Sounds like just eliminated most of NY


----------



## Piratesailor (Nov 9, 2012)

He an a$$hole.


----------



## rice paddy daddy (Jul 17, 2012)

Hmmm. Let me see. The way I understand it is that New York state already has one of the highest tax rates in the country. Yet they can't make ends meet and keep trying to raise taxes. They have too many takers and not enough makers.
So, in the Democratic squirrel cage that substitutes for their brains, they are openly telling the segment of society that pays the most taxes to leave? Do I have that right?
Don't laugh, guys. This is the model the Dems would love to put in place for the whole country.


----------



## Titan6 (May 19, 2013)

Just another politician expressing his true feelings about people that are not inline with him...Unfortunately this is what New Yorkers voted for so they have to live with it....It'll turn into another gangster run city like Chicago.. If it hasn't already...Ill never go there so It don't really concern me....


----------



## inceptor (Nov 19, 2012)

They forgot to add in this commercial that Constitution believers and freedom lovers need not apply.


----------



## LANCERCO001 (Jan 20, 2014)

do we have any New Yorkers on this forum because as of late I've heard some frightening shit coming out of New York in connection to the current weapons ban and possible search and confiscation of those that no longer meet state regulations. my news sources are not great but one of the rumors going about is that with local PD declaring they don't have the man power, they'll have national guard assist with the program. an since the NG are no longer part of the military and at-hear to DHS there would be no infringement on Posse Comitatus. like i said my sources are not great and i wanted to check the facts. any help would be greatly appreciated. 

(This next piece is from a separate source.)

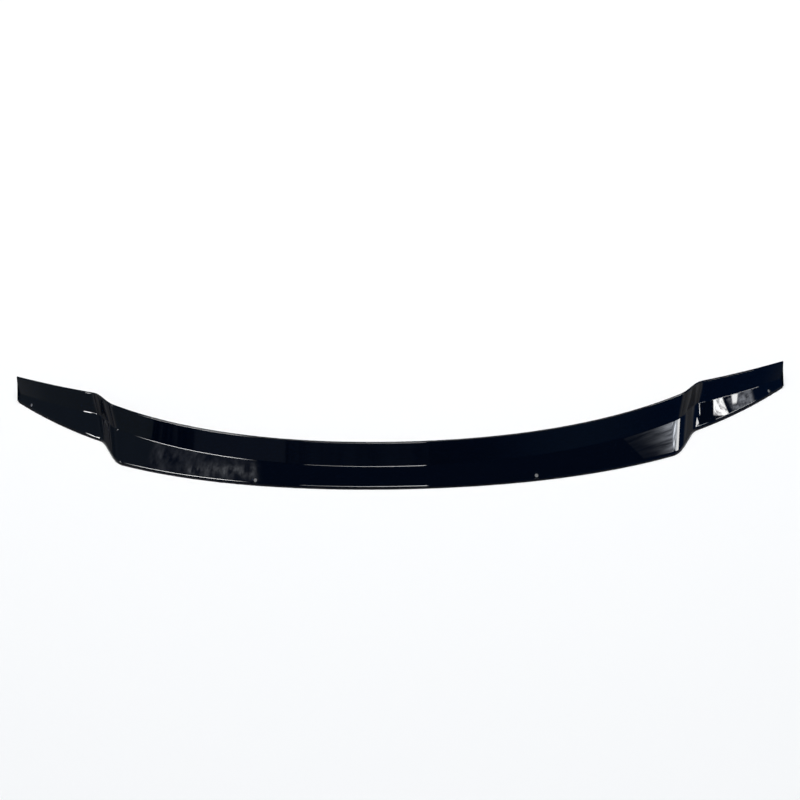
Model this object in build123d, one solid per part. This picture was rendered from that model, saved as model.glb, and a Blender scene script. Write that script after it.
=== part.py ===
from build123d import *
from math import cos, hypot, radians, sin
import os

# Hood bug deflector: one sheet of dark acrylic, heat-formed over a mould, with four screw holes.
# X runs across the car, the front faces -Y, +Y runs back towards the windscreen and +Z is up.
# Lengths are in millimetres and angles in degrees above the level.

overall_length = 1400.0
sheet_thickness = 3.0

# Cross-section of the front face, from the lower edge up, with widths measured along each slope
lip_width = 5.0
lip_angle = 65.0
lip_radius = 9.0
lower_band_angle = 30.0
crease_radius = 8.0
upper_band_angle = 50.0
upper_band_width = 42.2
top_edge_radius = 2.5

# Middle of the shield: both edges bow back towards the shoulders, and the lower band widens
middle_bow = 59.1
bow_tail_share = 0.225
lower_band_at_middle = 34.7
lower_band_at_shoulder = 55.2

# Walls that step from the shoulders back to the wings: a soft ridge, a straight wall and a tighter
# valley, with the top of each wall leaning outwards
wall_length = 52.0
wall_lean = 17.0
ridge_length = 24.0
valley_length = 13.0

# Wings: set back behind the middle, and tapered from their roots to their cut ends
wing_length = 174.0
wing_root_setback = 113.4
wing_tip_setback = 207.4
wing_bow = 5.9
wing_lower_band_at_root = 43.5
wing_lower_band_at_tip = 12.5
wing_lower_band_crown = 3.0
wing_upper_band_at_root = 38.1
wing_upper_band_at_tip = 32.0
wing_corner_radius = 5.5
wing_corner_drop = 0.1

# Screw holes, drilled square to the sheet, at a distance along the slope from the lower edge
hole_radius = 3.0
hole_edge_distance = 10.5
middle_hole_station = 237.5
wing_hole_inset = 29.5

# Spacing of the cross-sections that the sheet is lofted through
middle_spacing = 60.0
wall_spacing = 4.5
wing_spacing = 28.0

wing_root_station = overall_length / 2 - wing_length
shoulder_station = wing_root_station - wall_length


def along(angle, length):
    """Vector of a given length up a slope, in a plane square to X."""
    return Vector(0, length * cos(radians(angle)), length * sin(radians(angle)))


def chain(setback, lower_band, upper_band):
    """Corners of the front face in one section: lower edge, lip end, crease and top edge."""
    edge = Vector(0, setback, 0)
    lip_end = edge + along(lip_angle, lip_width)
    crease = lip_end + along(lower_band_angle, lower_band)
    return [edge, lip_end, crease, crease + along(upper_band_angle, upper_band)]


def middle_chain(station):
    n = station / shoulder_station
    swept = (1 - bow_tail_share) * n**2 + bow_tail_share * n**4
    widening = lower_band_at_shoulder - lower_band_at_middle
    return chain(middle_bow * swept, lower_band_at_middle + widening * swept, upper_band_width)


def wing_chain(station):
    s = (station - wing_root_station) / wing_length
    crown = 4 * s * (1 - s)
    setback = wing_root_setback + (wing_tip_setback - wing_root_setback) * s - wing_bow * crown
    lower_taper = wing_lower_band_at_tip - wing_lower_band_at_root
    lower_band = wing_lower_band_at_root + lower_taper * s + wing_lower_band_crown * crown
    upper_band = wing_upper_band_at_root + (wing_upper_band_at_tip - wing_upper_band_at_root) * s
    return chain(setback, lower_band, upper_band)


def wall_share(distance):
    """Share of the step behind a point of the wall: rounded ridge, straight run, rounded valley."""
    steepest = 1 / (wall_length - ridge_length / 2 - valley_length / 2)
    ridge = min(max(distance, 0), ridge_length)
    straight = min(max(distance - ridge_length, 0), wall_length - ridge_length - valley_length)
    valley = min(max(distance - wall_length + valley_length, 0), valley_length)
    rise = ridge**2 / (2 * ridge_length) + straight + valley - valley**2 / (2 * valley_length)
    return steepest * rise


def front_corners(x):
    """Corners of the front face at a place along X, on either side of the middle."""
    station = abs(x)
    corners = []
    for lean, middle, wing in zip((0, 0, 0.5, 1), middle_chain(station), wing_chain(station)):
        share = wall_share(station - shoulder_station - wall_lean * lean)
        corners.append(Vector(x, 0, 0) + middle + (wing - middle) * share)
    return corners


def panels(x):
    """Direction, outward normal and thickness of the lip, lower band and upper band in one section."""
    probe = sheet_thickness / 6
    here, before, after = front_corners(x), front_corners(x - probe), front_corners(x + probe)
    found = []
    for i in range(3):
        direction = (here[i + 1] - here[i]).normalized()
        outward = Vector(0, -direction.Z, direction.Y)
        shift = (after[i] + after[i + 1] - before[i] - before[i + 1]) / 2
        slant = shift.dot(outward) / (2 * probe)
        found.append((direction, outward, sheet_thickness * hypot(1, slant)))
    return found


def meet(point, direction, other_point, other_direction):
    """Crossing of two lines in a plane square to X."""
    gap = other_point - point
    turn = direction.Y * other_direction.Z - direction.Z * other_direction.Y
    return point + direction * ((gap.Y * other_direction.Z - gap.Z * other_direction.Y) / turn)


def section(x):
    """Closed outline of the sheet in a plane square to X, rounded in the bends and cut level below."""
    front = front_corners(x)
    lip, lower, upper = panels(x)
    level = Vector(0, 1, 0)
    back = [meet(front[0], level, front[0] - lip[1] * lip[2], lip[0])]
    for corner, below, above in ((front[1], lip, lower), (front[2], lower, upper)):
        start = corner - below[1] * below[2]
        back.append(meet(start, below[0], corner - above[1] * above[2], above[0]))
    back.append(front[3] - upper[1] * upper[2])

    lip_inside = lip_radius - (lip[2] + lower[2]) / 2
    crease_behind = crease_radius + (lower[2] + upper[2]) / 2
    radii = [0, lip_radius, crease_radius, top_edge_radius, 0, crease_behind, lip_inside, 0]
    outline = FilletPolyline(*front, *reversed(back), radius=radii, close=True)
    return make_face(outline.edges())


def lofted(start, end, spacing):
    """Stretch of the sheet between two places along X, lofted through evenly spaced sections."""
    count = max(2, round((end - start) / spacing))
    return loft([section(start + (end - start) * i / count) for i in range(count + 1)])


def corner_waste():
    """Material outside the rounded lower corner of the right-hand cut end.

    The rounding runs out slightly below the lower edge, so it meets that edge at a shallow angle.
    """
    corner, lip_end = front_corners(overall_length / 2)[:2]
    inboard = (front_corners(overall_length / 2 - wing_corner_radius)[0] - corner).normalized()
    up = (lip_end - corner).normalized()
    corner -= up * wing_corner_drop
    reach = 3 * wing_corner_radius
    ends = corner + inboard * reach, corner + up * reach
    rounding = FilletPolyline(ends[0], corner, ends[1], radius=wing_corner_radius)
    arc = rounding.edges().filter_by(GeomType.CIRCLE)[0]
    waste = make_face([Line(arc @ 0, corner).edge(), Line(corner, arc @ 1).edge(), arc])
    return extrude(waste, 2 * wing_corner_radius, both=True)


def screw_hole(x):
    """Drilled hole through the flat of the lower band, square to the sheet."""
    probe = hole_radius
    direction = along(lower_band_angle, 1)
    lip_ends = [front_corners(x + step)[1] for step in (-probe, 0, probe)]
    outward = (lip_ends[2] - lip_ends[0]).cross(direction).normalized()
    place = Plane(lip_ends[1] + direction * (hole_edge_distance - lip_width), z_dir=outward)
    return place * Cylinder(hole_radius, 4 * sheet_thickness)


def make_shield():
    middle = lofted(-shoulder_station, shoulder_station, middle_spacing)
    middle -= [screw_hole(-middle_hole_station), screw_hole(middle_hole_station)]
    wall_end = wing_root_station + wall_lean
    wing = lofted(wall_end, overall_length / 2, wing_spacing)
    wing -= [corner_waste(), screw_hole(overall_length / 2 - wing_hole_inset)]
    side = lofted(shoulder_station, wall_end, wall_spacing) + wing
    shield = middle + side + mirror(side, about=Plane.YZ)
    box = shield.bounding_box()
    return Pos(0, -box.center().Y, -box.min.Z) * shield


shield = make_shield()
os.makedirs("parts", exist_ok=True)
export_step(shield, "parts/shield.step")
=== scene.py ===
from math import atan2, ceil, cos, hypot, pi, radians, sin, sqrt, tan

import bpy
from mathutils import Matrix, Vector


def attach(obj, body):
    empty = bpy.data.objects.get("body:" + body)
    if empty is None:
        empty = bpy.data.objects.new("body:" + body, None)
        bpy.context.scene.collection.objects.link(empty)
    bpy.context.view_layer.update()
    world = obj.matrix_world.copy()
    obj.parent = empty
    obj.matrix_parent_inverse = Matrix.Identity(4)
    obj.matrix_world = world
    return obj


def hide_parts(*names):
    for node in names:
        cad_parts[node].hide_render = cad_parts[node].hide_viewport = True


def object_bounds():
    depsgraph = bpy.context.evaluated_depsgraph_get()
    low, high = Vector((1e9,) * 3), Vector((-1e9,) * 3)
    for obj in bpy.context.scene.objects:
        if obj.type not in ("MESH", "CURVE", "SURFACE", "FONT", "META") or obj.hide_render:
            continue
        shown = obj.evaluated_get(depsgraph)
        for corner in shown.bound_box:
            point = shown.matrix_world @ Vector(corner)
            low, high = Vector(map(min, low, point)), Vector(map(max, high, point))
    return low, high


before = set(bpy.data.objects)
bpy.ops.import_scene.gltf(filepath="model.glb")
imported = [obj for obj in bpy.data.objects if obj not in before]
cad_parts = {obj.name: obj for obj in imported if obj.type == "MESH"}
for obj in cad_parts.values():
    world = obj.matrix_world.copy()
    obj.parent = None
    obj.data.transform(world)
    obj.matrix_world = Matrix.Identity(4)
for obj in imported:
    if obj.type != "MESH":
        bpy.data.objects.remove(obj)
cadLow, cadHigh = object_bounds()
print("frame loaded")


# Camera, where the photograph was taken from: azimuth 0 is straight in front of the shield
cameraView = {
    "target": (0.0072, 0.0746, 0),
    "azimuth": 2.43,
    "elevation": 50,
    "roll": 2.96,
    "distance": 1.6,
    "lens": 39.51,
    "sensorWidth": 36,
    "clipEnd": 200,
}


def towards(azimuth, elevation):
    a, e = radians(azimuth), radians(elevation)
    return Vector((sin(a) * cos(e), -cos(a) * cos(e), sin(e)))


def makeCamera(view):
    back = towards(view["azimuth"], view["elevation"])
    level = Vector((cos(radians(view["azimuth"])), sin(radians(view["azimuth"])), 0))
    up = back.cross(level)
    roll = radians(view["roll"])
    right = level * cos(roll) - up * sin(roll)
    up = level * sin(roll) + up * cos(roll)
    place = Vector(view["target"]) + back * view["distance"]
    turn = Matrix((right, up, back)).transposed()
    bpy.ops.object.camera_add(location=place, rotation=turn.to_euler())
    camera = bpy.context.object
    camera.name = "camera"
    camera.data.lens = view["lens"]
    camera.data.sensor_width = view["sensorWidth"]
    camera.data.clip_end = view["clipEnd"]
    bpy.context.scene.camera = camera


makeCamera(cameraView)
print("camera placed")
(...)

its funny that this is the same state government that accidentally made all of their police officer criminals over night because of new magazine bans


----------



## PaulS (Mar 11, 2013)

We used to have but the have all been tak... vanished - they have all vanished.


----------



## Infidel (Dec 22, 2012)

They haven't all vanished Paul. I may be the only one left though, haven't seen many others lately. 

Lancer, I haven't heard any threats of using NG to enforce the unSAFE Act. Most of the upstate communities have been fighting the whole thing. Those communities have filed resolutions against the unSAFE Act and urged it's repeal. Local Sheriffs across the state have said they don't agree with it and a few have outright said they won't enforce it. This leaves enforcement on the state police.

In regards to the original post, I can't say I'm at all surprised by Cuomo's comments. I am surprised that he actually said it out loud. I've never been registered with a political party even though my political views lean towards the conservative, never even considered registering really. I am now considering registering as a republican as a result of his comments. Maybe losing some of his voting block will have an effect on him. 

Inceptor is right for many leaving isn't an option, I know it's not an option for me right now so I have to stand and fight. Eventually I'll get out of here but for now I'm kind of trapped here. I am almost willing to accept that New York is a lost cause but the deciding factor will be whether or not this jackass gets re-elected in November. Unfortunately for the rest of NY we are out numbered by the city dwellers and the liberals have those areas locked up for votes so unless all of the upstate voters turn out to vote him out we'll be stuck with him for another 4 years.

Those of you that have been supportive of those of us behind enemy lines, I thank you.

-Infidel


----------



## inceptor (Nov 19, 2012)

When you finally get to leave, be sure to turn off the light. Vermin work best in the dark.


----------



## LANCERCO001 (Jan 20, 2014)

Infidel said:


> They haven't all vanished Paul. I may be the only one left though, haven't seen many others lately.
> 
> Lancer, I haven't heard any threats of using NG to enforce the unSAFE Act. Most of the upstate communities have been fighting the whole thing. Those communities have filed resolutions against the unSAFE Act and urged it's repeal. Local Sheriffs across the state have said they don't agree with it and a few have outright said they won't enforce it. This leaves enforcement on the state police.
> 
> ...


thank you for your reply


----------